Andrzej Bialecki wrote:
Have you ever thought about integrating a javascript interpreter into
nutch? this could be another big step thowards a wider range of
crawlable websites. If you need any help on this I would be very much
interested to support anybody (timewise) implementing such a
functionality.
There is a simple JavaScript link extractor in the 0.7-dev version.
I've been tinkering with a full JavaScript parser (Rhino), and found
it (most importantly) too heavyweight, and also quite incompatible
with the way nutch works.
I will try the simple extractor and see how much of the links it covers.

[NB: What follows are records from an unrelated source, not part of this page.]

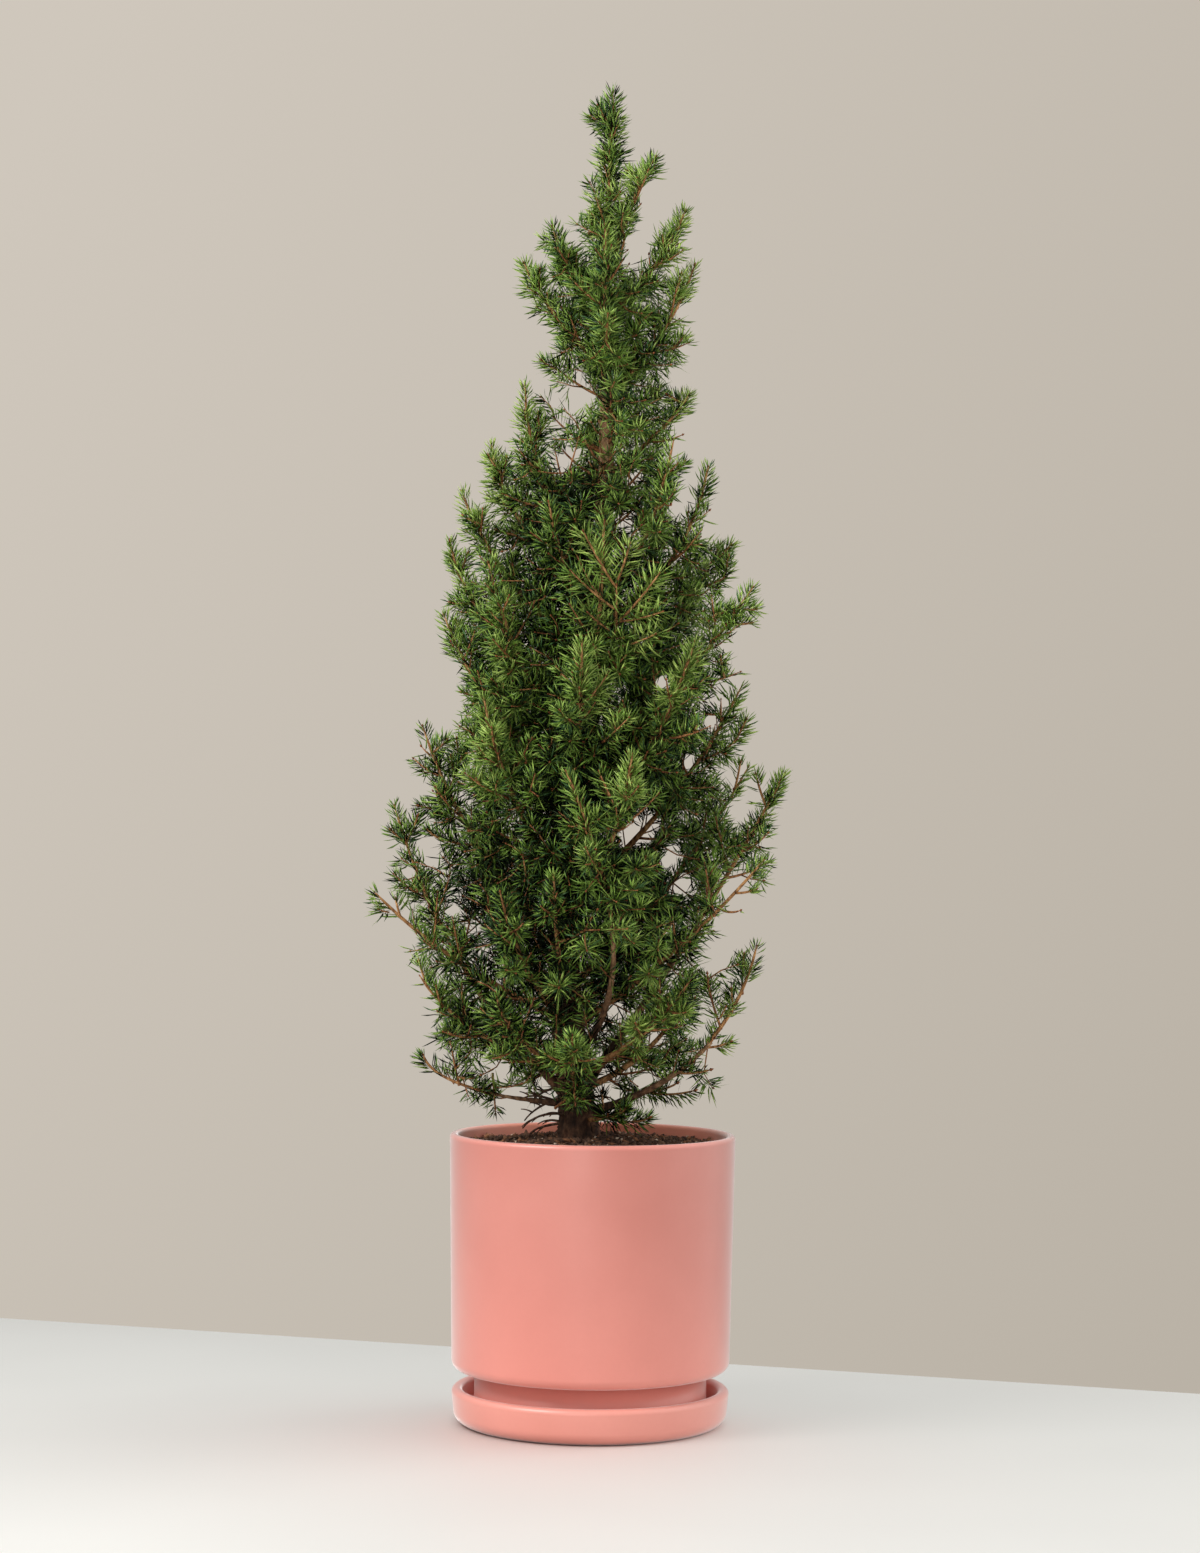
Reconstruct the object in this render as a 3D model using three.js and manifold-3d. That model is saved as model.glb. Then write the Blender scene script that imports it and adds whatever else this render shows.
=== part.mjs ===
// A dwarf conical spruce in a coral ceramic pot, which stands in its own shallow saucer.
//
// Millimetres, +Z up. The origin is the centre of the saucer's flat underside.
// From the front the viewer stands at -Y and looks along +Y, with +X to the right.
//
// Every limb of the spruce is one curve from the trunk to its tip. Its needled part is one
// mass of foliage. Where its inner part is bare, that part is a bough, and the foliage grows
// on from the bough's end.

import * as THREE from "three";
import { mergeVertices } from "three/addons/utils/BufferGeometryUtils.js";
import Module from "manifold-3d";

const wasm = await Module();
wasm.setup();

// Driving dimensions

const CLEARANCE = 0.3;
const ROUND_SIDES = 36;

const SAUCER = {
  rimRadius: 79.4,
  baseRadius: 78.4,
  height: 20.4,
  wall: 6.6,
  floor: 6.7,
  baseRound: 8,
  innerRound: 3,
};

// The foot is the narrower stand under the pot's body, which sits in the saucer.
const POT = {
  topRadius: 82,
  bottomRadius: 79.7,
  footRadius: 66.5,
  footHeight: 23.4,
  bodyHeight: 134.3,
  wall: 5,
  floor: 7,
  bottomRound: 6,
  footRound: 1,
};

// The surface is level under the trunk, and falls away from there as a low mound.
const SOIL = {
  belowRim: 7,
  moundHeight: 4,
  moundFlat: 24,
  moundRadius: 60,
  crumb: 0.9,
  rings: 4,
};

const POT_BASE = SAUCER.floor + CLEARANCE;
const BODY_BASE = POT_BASE + POT.footHeight;
const RIM_HEIGHT = BODY_BASE + POT.bodyHeight;
const SHOULDER_HEIGHT = BODY_BASE + 2 * POT.wall;
const GROUND = RIM_HEIGHT - SOIL.belowRim + SOIL.moundHeight;

// The trunk stands left of the pot's axis, bows further left low down, and comes back to the
// axis higher up. Its foot flares out into a few lobes. The whole spruce leans left a little,
// by the given share of the height.
const TRUNK = {
  height: 518,
  radius: 10.8,
  tipRadius: 2,
  taper: 0.85,
  flare: 2.8,
  flareHeight: 9,
  lobes: 5,
  lobeDepth: 0.09,
  footAcross: -8,
  bow: 9,
  bowHeight: 110,
  bowSpan: 120,
  back: 16,
  backFrom: 150,
  backTo: 400,
  weave: 4,
  weaveHeight: 95,
  lean: 0.0105,
  sides: 10,
  rings: 16,
  ringCrowding: 1.5,
};

// How a limb carries its twigs. Every second twig of the rule is shown here, four at most.
const TWIG = {
  spacing: 11,
  first: 18,
  rootSpare: 10,
  angle: THREE.MathUtils.degToRad(54),
  turn: THREE.MathUtils.degToRad(137.5),
  share: 0.62,
  shortest: 14,
  longest: 42,
  rise: 0.2,
  uneven: 0.18,
  cut: 0.8,
  leastNeedle: 0.5,
  shown: 2,
  most: 4,
};

// How a stem or a twig carries its needles, which lean forward, and most at the tip. The core
// that they stand out of is thickest halfway along.
const SPRAY = {
  needle: 13.5,
  tipShorter: 0.25,
  uneven: 0.12,
  cuts: [1, 0.75, 0.5],
  stemStep: 12.5,
  stemEdges: 6,
  stemBulge: 3.6,
  twigStep: 12,
  twigEdges: 4,
  twigBulge: 1.2,
  core: 1.6,
  lean: THREE.MathUtils.degToRad(58),
  tipLean: THREE.MathUtils.degToRad(34),
  bud: 4,
  past: 12,
};

// A limb's radius at the trunk where none is given, and what is left of it at a bough's end.
const LIMB = {
  thin: 1.4,
  perLength: 1 / 110,
  boughEnd: 0.62,
  boughSides: 7,
  boughRings: 7,
  steps: 10,
};

// Free space that a needle keeps to the wood and to the next limb's share, and its least
// height above the soil.
const WOOD_MARGIN = 1.4;
const SHARE_MARGIN = 1.5;
const LOWEST_NEEDLE = 5.5;

// Edges shorter than this are left out where two solids are joined.
const SMALLEST_EDGE = 0.1;

const COLOURS = {
  coral: 0xe48f80,
  soil: 0x3d2a20,
  bark: 0x5b4435,
  bough: 0x6b4a35,
  needles: 0x3f6b2c,
};

// How far twigs reach from the middle of the trunk, at heights above the soil.
const CROWN = [
  [0, 60],
  [25, 88],
  [60, 100],
  [100, 108],
  [150, 118],
  [210, 110],
  [260, 92],
  [310, 86],
  [370, 74],
  [400, 60],
  [430, 47],
  [500, 47],
  [535, 40],
  [570, 26],
  [610, 8],
];

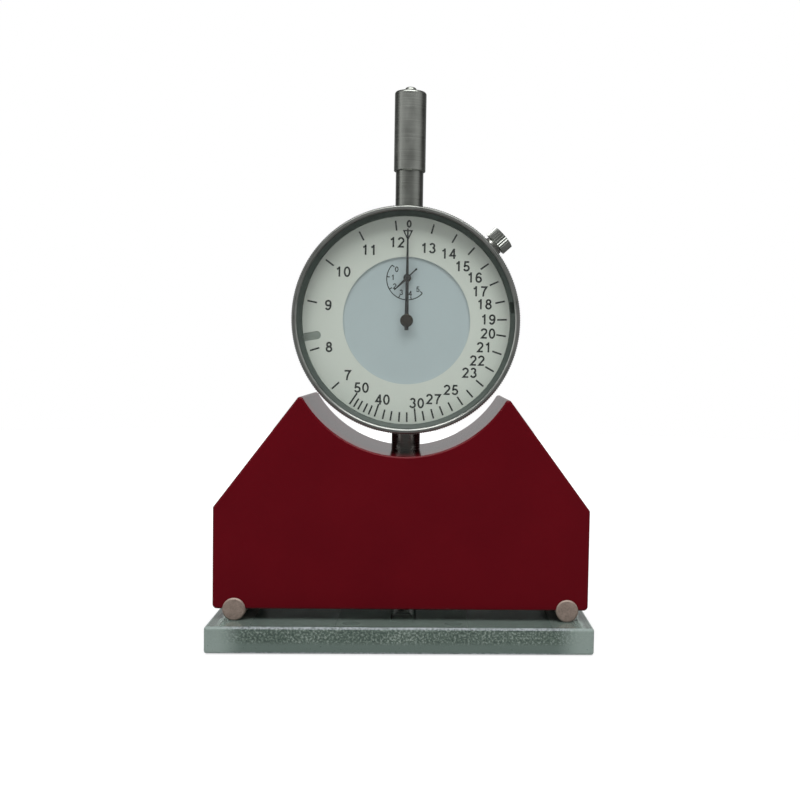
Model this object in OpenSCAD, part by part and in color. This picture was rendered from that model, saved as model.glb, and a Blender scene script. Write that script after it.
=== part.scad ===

I thought about rhino because it could execute all the possible ways of
integrating javascript into a dhtml site. But probably most of the cases
can be covered by a much smaller subset of javascript.
Have you evaluated flash either? is it possible to parse it?
There was a contribution long time ago, from Stefan Groschupf, of a
Flash text extractor. This should be brought up to date - if you have
some spare cycles we could use some help... :-)
I would have some spare cycles starting end of july until end of
august.. but I would need some short explanation where and how to
integrate the flash text extractor. furthermore is there any document,
whatsoever explaining the nutch deign approach? I never had a look at
the sources of nutch and the design is very much tuned for performance,
which does not make it easier to understand it but better to use it :-)
Cheers
philipp